486.4(2.2) In proceedings in respect of an offence other than an offence referred to in subsection (1), if the victim is under the age of 18 years, the presiding judge or justice shall
(a) as soon as feasible, inform the victim of their right to make an application for the order; and
(b) on application of the victim or the prosecutor, make the order.
486.4(3) In proceedings in respect of an offence under section 163.1, a judge or justice shall make an order directing that any information that could identify a witness who is under the age of eighteen years, or any person who is the subject of a representation, written material or a recording that constitutes child pornography within the meaning of that section, shall not be published in any document or broadcast or transmitted in any way.
486.4(4) An order made under this section does not apply in respect of the disclosure of information in the course of the administration of justice when it is not the purpose of the disclosure to make the information known in the community. 2005, c. 32, s. 15; 2005, c. 43, s. 8(3)(b); 2010, c. 3, s. 5; 2012, c. 1, s. 29; 2014, c. 25, ss. 22, 48; 2015, c. 13, s. 18.
486.6(1) Every person who fails to comply with an order made under subsection 486.4(1), (2) or (3) or 486.5(1) or (2) is guilty of an offence punishable on summary conviction.
486.6(2) For greater certainty, an order referred to in subsection (1) applies to prohibit, in relation to proceedings taken against any person who fails to comply with the order, the publication in any document or the broadcasting or transmission in any way of information that could identify a victim, witness or justice system participant whose identity is protected by the order. 2005, c. 32, s. 15.
Court Information
Court of Appeal for Ontario
Date: April 15, 2019
Docket: C65675
Panel: Benotto, Brown and Fairburn JJ.A.
Parties
Between
Her Majesty the Queen Respondent
and
Courtney Rocker Appellant
Counsel
- Courtney Rocker, in person
- Gerald Chan, Duty Counsel
- Andrew Hotke, for the respondent
Heard and released orally: April 8, 2019
On appeal from: The conviction entered on July 18, 2018 and the sentence imposed on July 18, 2018 by Justice Peter Bawden of the Superior Court of Justice, sitting without a jury.
Reasons for Decision
[1] This is an appeal from conviction and sentence.

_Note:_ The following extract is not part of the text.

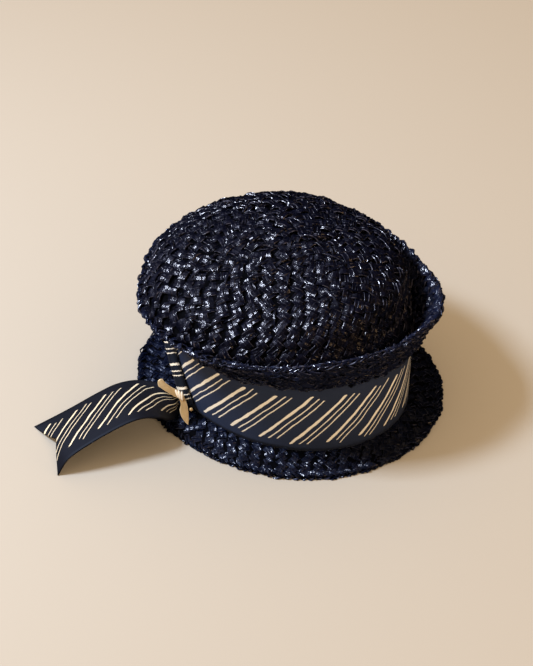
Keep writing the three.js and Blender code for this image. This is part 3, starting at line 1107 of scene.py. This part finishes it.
@dataclass
class Crown:
    """The plaited crown: an oval wall and a rounded top, open underneath."""

    outer: Weave = Weave(pitch=11.2, rise=5.7, lean=45, length=12.6, width=3.6, ply=2, arch=1.1,
                         sink=2.2, thick=0.9, lift=0.0, crease=0.25, untidy=0.8)
    loose: Weave = Weave(pitch=1.0, rise=1.0, lean=90, length=19.0, width=2.1, arch=1.1, sink=2.0,
                         thick=0.9, lift=0.9, crease=0.1, untidy=2.0)
    inner: Weave = Weave(pitch=12.5, rise=8.2, lean=48, length=15.0, width=8.6, arch=0.5, lift=0.3,
                         sink=0.3, untidy=0.5)
    columns: int = 240
    backing: float = 1.3         # thickness of the dark backing
    set_back: float = 0.7        # how far the straws' middle lies below the solid's face
    plait_from: float = 72.0     # height where the outside plait begins, inside the upturned brim
    inside_from: float = 4.0     # along the profile to the first row inside
    loose_straws: int = 90
    loose_from: float = 112.0    # along the profile to the first loose straw
    loose_end: float = 12.0      # from the last one to the middle of the top
    hidden_fill: float = 0.9     # where the crown fills the brim this much, its wall doesn't show
    hidden_below: float = 93.0
    rosette: float = 9.0         # radius of the ring of straws that closes the top
    rosette_straws: int = 5
    cap_rows: int = 24
    fold_at: float = -45.0       # a soft crease runs over the top here, across the head's length
    fold_width: float = 6.0
    fold_depth: float = 2.2
    fold_above: float = 100.0    # height where it begins
    fold_ease: float = 8.0       # how much higher it is at its full depth
    fold_end: float = 60.0       # how far across the head it has faded out
    fold_fade: float = 40.0
    # How the crown's shoulder keeps off the upturned brim and its rim, and where its top begins.
    off: float = 2.4
    lift: float = 2.2
    rim_off: float = 3.4
    rim_lift: float = 0.6
    inset: float = 8.0
    rise: float = 3.5
    fullness: float = 1.6

    def cap(self, foot: Array, fullness: float) -> list[Array]:
        """Rows of the rounded top.

        Args:
            foot: where each column leaves the crown's side.
            fullness: how full the curve is, 2 for an ellipse.

        Returns:
            Rows from the foot up to the middle of the top.
        """
        peak = np.array([CAP.x, CAP.y, CAP.z + CAP_RISE])
        rows = []
        for lift in np.radians(np.linspace(0, 90, self.cap_rows)):
            reach = max(math.cos(lift), 0.0) ** (2 / fullness) * (lift < math.radians(89.9))
            climb = math.sin(lift) ** (2 / fullness)
            row = peak + (foot - peak) * reach
            row[:, 2] = foot[:, 2] + (peak[2] - foot[:, 2]) * climb
            rows.append(row)
        return rows

    def middle(self) -> Array:
        """The crown's mid-surface.

        Returns:
            points[row, column, xyz], in metres, from the foot up.
        """
        turn = np.arange(self.columns) / self.columns
        cuff = Cuff.at(turn)

        def level(s: Section) -> Array:
            """One level of the crown where it stands free."""
            return Oval(s.length, s.width).ring(turn, s.z) + (s.x, s.y, 0)

        foot, head = CROWN_SECTIONS[:2]
        wall = [level(foot._replace(z=z)) for z in np.linspace(foot.z, head.z, 9)]
        free = [*wall, *map(level, CROWN_SECTIONS[2:]), *self.cap(level(CAP), CAP_FULLNESS)]
        shoulder = [
            *wall,
            RIBBON_FACE.ring(turn, BEND_HEIGHT + 0.5 * BEND_ROUND + self.lift, cuff.face - self.off),
            RIBBON_FACE.ring(turn, cuff.middle_up + self.lift, cuff.middle_out - self.off),
            RIBBON_FACE.ring(turn, cuff.top + self.rim_lift, cuff.lip - self.rim_off),
            *self.cap(RIBBON_FACE.ring(turn, cuff.top + self.rise, cuff.lip - self.inset), self.fullness),
        ]
        rows = np.array([a + (b - a) * cuff.fill[:, None] for a, b in zip(free, shoulder)])
        grid = evenly(along_line(rows, np.linspace(0, 1, 6 * len(rows))), 2.0)
        fold = np.exp(-((grid[..., 0] - self.fold_at) / self.fold_width) ** 2)
        fold *= np.clip((self.fold_end - grid[..., 1]) / self.fold_fade, 0, 1)
        fold *= np.clip((grid[..., 2] - self.fold_above) / self.fold_ease, 0, 1)
        return placed(grid - normals_of(grid) * (self.fold_depth * fold)[..., None])

    def build(self) -> list[Object]:
        """Makes the backing, the plait outside and the plait inside.

        Returns:
            The three pieces.
        """
        middle = self.middle()
        normal = normals_of(middle)
        normal[-1] = (0, 0, 1)
        backing = mesh_piece("crown_backing", grid_mesh(middle, self.backing), PaintedShadeBackingFinish().make())
        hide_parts("crown")
        finish = StrawFinish("straw_crown").make()
        off = (STRAW / 2 - self.set_back) * MM
        plait = Plait(CapSkin(middle + off * normal), seed=11)
        self.cover(plait, self.plait_from - WALL_FOOT, self.outer)
        chance, count = np.random.default_rng(14), self.loose_straws
        plait.lay(chance.uniform(0, 1, count),
                  chance.uniform(self.loose_from * MM, plait.skin.length - self.loose_end * MM, count),
                  chance.uniform(0, np.pi, count), 0.0, self.loose)
        plait.keep(self.shows)
        outside = mesh_piece("crown_plait", plait.mesh(), finish, False)
        skin = CapSkin(middle - off * normal)
        skin.normal *= -1
        lining = Plait(skin, seed=12)
        self.cover(lining, self.inside_from, self.inner)
        inside = mesh_piece("crown_plait_inside", lining.mesh(), finish)
        return [backing, outside, inside]

    def shows(self, turn: Array, height: Array) -> Array:
        """Whether a straw outside shows, rather than lying hidden in the brim."""
        return (Cuff.at(turn).fill < self.hidden_fill) | (height > self.hidden_below)

    def cover(self, plait: Plait, start: float, weave: Weave) -> None:
        """Rows of straw from a height up to the top, and a rosette that closes it.

        Args:
            plait: what the rows are added to.
            start: how far along the profile the first row is.
            weave: how the straws lie.
        """
        start, end = start * MM, plait.skin.length
        way = end - self.rosette * MM - start
        rows = round(way / (weave.rise * MM))
        for k in range(rows + 1):
            plait.row(start + way * k / rows, weave, 1 if k % 2 else -1, start=0.5 * (k % 2))
        turn = np.arange(self.rosette_straws) / self.rosette_straws
        plait.lay(turn, 0 * turn + end - 2.5 * MM, 0 * turn + math.radians(35), 0.0, weave)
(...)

The appellant raised concerns in his Notice of Appeal about the trial judge's credibility findings. Although these submissions were not advanced in oral submissions today, we see no error in those findings. The trial judge was alive to the arguable frailties in the complaints' evidence and specifically addressed those issues, reconciling all concerns, and landing on clear credibility findings. We see no error in his approach.

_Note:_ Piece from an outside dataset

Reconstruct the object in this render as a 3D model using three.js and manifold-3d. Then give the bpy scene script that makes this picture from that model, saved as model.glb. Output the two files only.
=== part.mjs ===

[2] In oral submissions today, the appellant expressed regret for not having testified at trial. This concern was not raised in his Notice of Appeal. The appellant had counsel at trial and we see nothing in the record that would warrant appellate intervention.
[3] In his very capable submissions relating to the sentence appeal, Mr. Chan as duty counsel advanced two arguments alleging errors in the reasons for sentence.

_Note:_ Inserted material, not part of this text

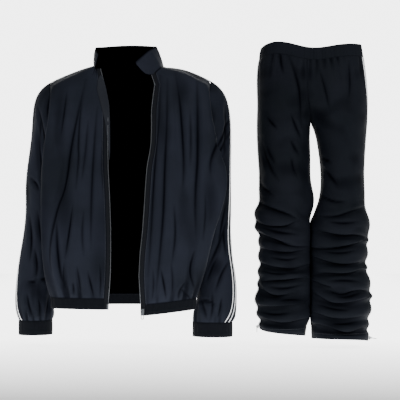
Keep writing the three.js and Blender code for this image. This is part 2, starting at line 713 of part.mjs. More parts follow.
// Trousers
const legRing = (side, z) => {
  const rings = legRings[side];
  const next = Math.min(Math.max(rings.findIndex((ring) => ring.z <= z), 1), rings.length - 1);
  const [a, b] = [rings[next - 1], rings[next]];
  const s = THREE.MathUtils.clamp((z - a.z) / (b.z - a.z), -0.6, 1);
  const mix = (name) => lerp(a[name], b[name], s);
  return Object.fromEntries(legNames.map((name) => [name, mix(name)]));
};
const seatAt = (z) => {
  if (z <= seatSeam.at(-1).z) {
    return { share: 1, frontX: 0, backX: 0 };
  }
  const next = Math.max(seatSeam.findIndex((row) => row.z <= z), 1);
  const [a, b] = [seatSeam[next - 1], seatSeam[next]];
  const s = (z - a.z) / (b.z - a.z);
  const mix = (name) => lerp(a[name], b[name], s);
  return { share: mix('share'), frontX: mix('frontX'), backX: mix('backX') };
};
const turnOf = (ring) => THREE.MathUtils.degToRad(ring.turn);
const legPoint = (side, z, share, towards, swell) => {
  const ring = legRing(side, z);
  const seat = seatAt(z);
  const outwards = Math.sign(ring.outerX);
  const halfY = towards < 0 ? -ring.frontY : ring.backY;
  const seamX = (towards < 0 ? seat.frontX : seat.backX) + outwards * (seamGap / 2 + 0.1);
  const crossing = seat.share;
  const innerX = crossing < 1 ? ring.outerX - ((ring.outerX - seamX) * 2) / (1 + crossing) : ring.innerX;
  const middle = (ring.outerX + innerX) / 2;
  const halfX = Math.abs(ring.outerX - innerX) / 2;
  const first = crossing < 1 ? Math.acos(crossing) : Math.asin(seamGap / halfY);
  const last = Math.PI - Math.asin(panelOffset / (halfY + swell * foldAtSide)) + towards * turnOf(ring);
  const angle = lerp(first, last, share);
  const reachY = Math.sin(angle) < 0 ? -ring.frontY : halfY;
  const grow = swell * lerp(foldAtSide, 1, Math.abs(Math.sin(angle)));
  const x = middle - outwards * (halfX + grow * lerp(foldAtInseam, 1, share)) * Math.cos(angle);
  const y = towards * (reachY + grow) * Math.sin(angle);
  return point(trousersCentre + x, y, z);
};
const waistAt = (degrees) => {
  const angle = (degrees + 360) % 360;
  const next = Math.max(waistEdge.findIndex((row) => row.angle >= angle), 1);
  const [a, b] = [waistEdge[next - 1], waistEdge[next]];
  return lerp(a.z, b.z, (angle - a.angle) / (b.angle - a.angle));
};
const waistAngle = (x, y) => THREE.MathUtils.radToDeg(Math.atan2(-y, x - trousersCentre));
const legRowList = (side, towards) => {
  const sagName = towards < 0 ? 'frontSag' : 'backSag';
  const lines = [...legFolds[side], hemEdge[side]];
  const heightAt = (line, share) => (
    lerp(line.inseamZ, line.sideZ, share) + line[sagName] * 4 * share * (1 - share));
  const rows = plainLegHeights.map((z, i) => {
    const blend = i / (plainLegHeights.length - 1);
    const pulled = plainPull * blend * blend;
    return { height: (share) => z + (heightAt(lines[0], share) - firstFoldHeight) * pulled, swell: 0 };
  });
  lines.forEach((line, k) => {
    rows.push({ height: (share) => heightAt(line, share), swell: -line.valley });
    if (k === lines.length - 1) {
      return;
    }
    const below = lines[k + 1];
    for (let m = 1; m < rowsPerFold; m += 1) {
      const s = m / rowsPerFold;
      rows.push({
        height: (share) => lerp(heightAt(line, share), heightAt(below, share), s),
        swell: line.swell * (m === 1 ? underValley : 1),
      });
    }
  });
  return rows;
};
const legCentre = (side) => (i, p) => {
  const ring = legRing(side, p.z);
  return point(trousersCentre + (ring.outerX + ring.innerX) / 2, 0, p.z);
};
const topSeam = (p) => {
  const top = waistAt(waistAngle(p.x, p.y)) - waistbandHeight - seamGap;
  return point(p.x, p.y, top);
};
const legTops = { right: {}, left: {} };
const stripTops = {};
const crotchRow = 1 + plainLegHeights.indexOf(-186);
['right', 'left'].forEach((side) => {
  const legs = {};
  Object.entries(halves).forEach(([half, towards]) => {
    const rowList = legRowList(side, towards);
    const rows = rowList.map((row) => Array.from({ length: legColumns + 1 }, (_, j) => {
      const share = j / legColumns;
      return legPoint(side, row.height(share), share, towards, row.swell);
    }));
    rows.unshift(Array.from({ length: legColumns + 1 }, (_, j) => (
      topSeam(legPoint(side, 25, j / legColumns, towards, 0)))));
    legs[half] = panel(rows, { centre: legCentre(side) });
    legTops[side][half] = rows[0];
  });
  const inseam = [legs.front, legs.back].map((leg) => firstColumn(leg).slice(crotchRow));
  mitreSeam(inseam[0], inseam[1]);
  Object.keys(halves).forEach((half) => addPanel(`trousers_${half}_${side}`, legs[half], trouserNylon()));
});

// The side strip and its two pipings follow the side of each leg, from the waistband to the ankle zip
['right', 'left'].forEach((side) => {
  const outwards = side === 'right' ? -1 : 1;
  const place = (level, offset) => {
    const ring = legRing(side, level.z);
    const grow = level.swell * foldAtSide;
    const middle = (ring.outerX + ring.innerX) / 2;
    const halfX = Math.abs(ring.outerX - ring.innerX) / 2 + grow;
    const angle = Math.asin(offset / (ring.backY + grow)) - turnOf(ring);
    const halfY = (angle < 0 ? -ring.frontY : ring.backY) + grow;
    const x = trousersCentre + middle + outwards * halfX * Math.cos(angle);
    return point(x, halfY * Math.sin(angle), level.z);
  };
  const topLevel = { z: waistAt(side === 'right' ? 180 : 0) - waistbandHeight - 3 * seamGap, swell: 0 };
  const levels = [topLevel, ...legRowList(side, -1).map((row) => ({ z: row.height(1), swell: row.swell }))];
  const zipStart = levels.length - ankleZipRows;
  const edges = [-halfStrip, halfStrip].map((offset) => levels.map((level) => place(level, offset)));
  const strip = panel(edges[0].map((p, i) => [p, edges[1][i]]), { centre: (i, p) => legCentre(side)(i, p) });
  const [rows, normals] = [strip.rows, strip.normals].map((list) => list.slice(0, zipStart + 1));
  const upper = { ...strip, rows, normals };
  addPanel(`trousers_strip_${side}`, upper, trouserNylon());
  const tapeRows = strip.rows.slice(zipStart).map((row) => row.map((p) => p.clone()));
  tapeRows[0].forEach((p, j) => {
    p.lerp(tapeRows[1][j], 0.05);
  });
  addPanel(`trousers_ankle_zip_${side}`, panel(tapeRows, { centre: legCentre(side) }), zipTape());
  [-1, 1].forEach((towards) => {
    const seam = levels.map((level) => place(level, towards * pipingOffset));
    const name = `trousers_piping_${side}_${towards < 0 ? 'front' : 'back'}`;
    addPiping(name, seam, strip.normals.map((row) => row[0]), acrossOf(edges));
  });
  const foot = tapeRows.at(-1)[0];
  const furthest = Math.max(...tapeRows.slice(-2).map((row) => row[0].x * outwards));
  const anklePlace = point(outwards * (furthest + ankleZip.depth / 2 + 0.5), 0, foot.z + 8);
  const names = Object.fromEntries(['slider', 'bail', 'pull'].map((part) => (
    [part, `trousers_ankle_${part}_${side}`])));
  addZipEnd(names, ankleZip, anklePlace, outwards * Math.PI / 2, anklePullLift[side]);
  stripTops[side] = strip.rows[0];
});

// Waistband: one closed elastic band that stands on the tops of the panels and strips
const waistLine = [
  ...legTops.left.front.slice().reverse(),
  ...legTops.right.front.slice(1),
  ...stripTops.right,
  ...legTops.right.back.slice().reverse(),
  ...legTops.left.back.slice(1),
  ...stripTops.left.slice().reverse(),
];
const waistDraw = 0.965;
const waistRows = [1, 0.5, 0].map((up) => waistLine.map((p) => {
  const draw = lerp(1, waistDraw, up);
  const top = waistAt(waistAngle(p.x, p.y));
  return point(
    trousersCentre + (p.x - trousersCentre) * draw,
    p.y * draw,
    lerp(top - waistbandHeight, top, up),
  );
}));
addPanel('trousers_waistband', panel(waistRows, { centre: (i, p) => point(trousersCentre, 0, p.z),
  closed: true, thickness: bandThickness }), elastic());

export default suit;
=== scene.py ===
import math

import bmesh
import bpy
import numpy as np
from mathutils import Matrix, Vector, noise
from mathutils.bvhtree import BVHTree
from mathutils.kdtree import KDTree


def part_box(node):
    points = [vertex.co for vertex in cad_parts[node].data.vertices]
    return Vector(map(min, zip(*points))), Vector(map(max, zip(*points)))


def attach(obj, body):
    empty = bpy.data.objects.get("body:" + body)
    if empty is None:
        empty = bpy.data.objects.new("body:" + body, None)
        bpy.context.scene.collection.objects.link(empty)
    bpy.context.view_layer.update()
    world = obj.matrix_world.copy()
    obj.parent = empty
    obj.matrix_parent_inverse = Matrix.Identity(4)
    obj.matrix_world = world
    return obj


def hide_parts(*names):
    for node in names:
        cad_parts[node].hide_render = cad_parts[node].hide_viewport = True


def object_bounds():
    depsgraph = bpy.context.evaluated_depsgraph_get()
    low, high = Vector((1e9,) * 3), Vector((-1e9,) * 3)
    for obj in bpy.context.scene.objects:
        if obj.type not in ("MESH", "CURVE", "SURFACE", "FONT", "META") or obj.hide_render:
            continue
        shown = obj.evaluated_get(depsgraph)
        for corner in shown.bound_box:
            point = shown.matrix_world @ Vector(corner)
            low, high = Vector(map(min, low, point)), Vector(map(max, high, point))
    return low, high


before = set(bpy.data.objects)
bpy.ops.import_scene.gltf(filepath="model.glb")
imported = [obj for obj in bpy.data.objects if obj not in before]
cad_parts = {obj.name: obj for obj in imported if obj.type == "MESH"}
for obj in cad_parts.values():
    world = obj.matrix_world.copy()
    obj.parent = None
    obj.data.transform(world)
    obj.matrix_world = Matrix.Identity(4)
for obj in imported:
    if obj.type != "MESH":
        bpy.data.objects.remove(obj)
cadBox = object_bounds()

mm = 0.001
body = "suit"

# The photograph's frame at the suit: 400 pixels are 1.2 m wide, seen from the front
view = {
    "distance": 5.0,
    "metresAcross": 1.2,
    "centre": (0.216, 0.0, -0.402),
    "pixels": 400,
    "clothDepth": -0.13,
    "sensor": 36,
    "clipEnd": 100,
}


def spot(px, py):
    # a place in the photograph, as X and Z on the cloth's front
    shrink = (view["distance"] + view["clothDepth"]) / view["distance"]
    step = view["metresAcross"] / view["pixels"] * shrink
    middle = view["pixels"] / 2
    return (view["centre"][0] + (px - middle) * step, view["centre"][2] - (py - middle) * step)


def linearColor(hexColor):
    parts = [int(hexColor[i:i + 2], 16) / 255 for i in (1, 3, 5)]
    return tuple(c / 12.92 if c <= 0.04045 else ((c + 0.055) / 1.055) ** 2.4 for c in parts) + (1.0,)


# Materials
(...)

[4] First, duty counsel argued that the trial judge erred by concluding that the appellant provided a substance held out to be cocaine to a 16-year-old complainant for the purpose of lessening her natural resistance to "the abhorrent experience of a life of prostitution". In light of the acquittal entered on the human trafficking count, and the reasons given for the acquittal, including that the appellant was not seeking to exploit the teenagers for personal gain, duty counsel contends that it was not open to the trial judge to then conclude on sentencing that the appellant's purpose was to lessen the complainant's resistance to prostitution. Also in support of his position, duty counsel relies upon the trial Crown's submissions on sentence where she specifically said that she was not asking the trial judge to sentence on the basis that the appellant was providing cocaine for the purposes of encouraging the girls to provide sexual services.
[5] We would not accede to this ground of appeal.
[6] Even if the reasons for acquittal on the human trafficking count meant that the trial judge could not find that the appellant was providing cocaine to accelerate the complainants slide into prostitution, the other available factual findings that he made amount to strong aggravating factors including that:
- the appellant provided the substance to a 16-year-old girl;
- he did so while knowing she was a user of cocaine and engaging in prostitution;
- he knew that she was unconnected to a parental figure who might otherwise provide direction or assistance to her; and
- he knowingly encouraged her to develop an extremely dangerous addiction.
In these circumstances, we would not interfere with the 12-month sentence less credit for time served on that count.
[7] The second issue pertains to whether the trial judge erred by imposing consecutive sentences for the drug related counts. We see no error.
[8] In addition to the count discussed previously, the appellant was also convicted of trafficking cocaine to another 16-year-old complainant, one who paid for that cocaine. She did not use the drug. Rather, she testified that is was her intention to sell the cocaine to others. It was, as found by the trial judge, a strictly commercial venture. Accordingly, and as found by the trial judge, the circumstances between the two trafficking counts were fundamentally different.
[9] In these circumstances, we see no error in the imposition of consecutive sentences. Moreover, the total 19-month sentence for two trafficking counts, one sexual assault and one assault does not offend the principle of totality.
[10] In these circumstances, the conviction appeal is dismissed. Leave to appeal sentence is granted and the sentence appeal is dismissed.
"M.L. Benotto J.A." "David Brown J.A." "Fairburn J.A."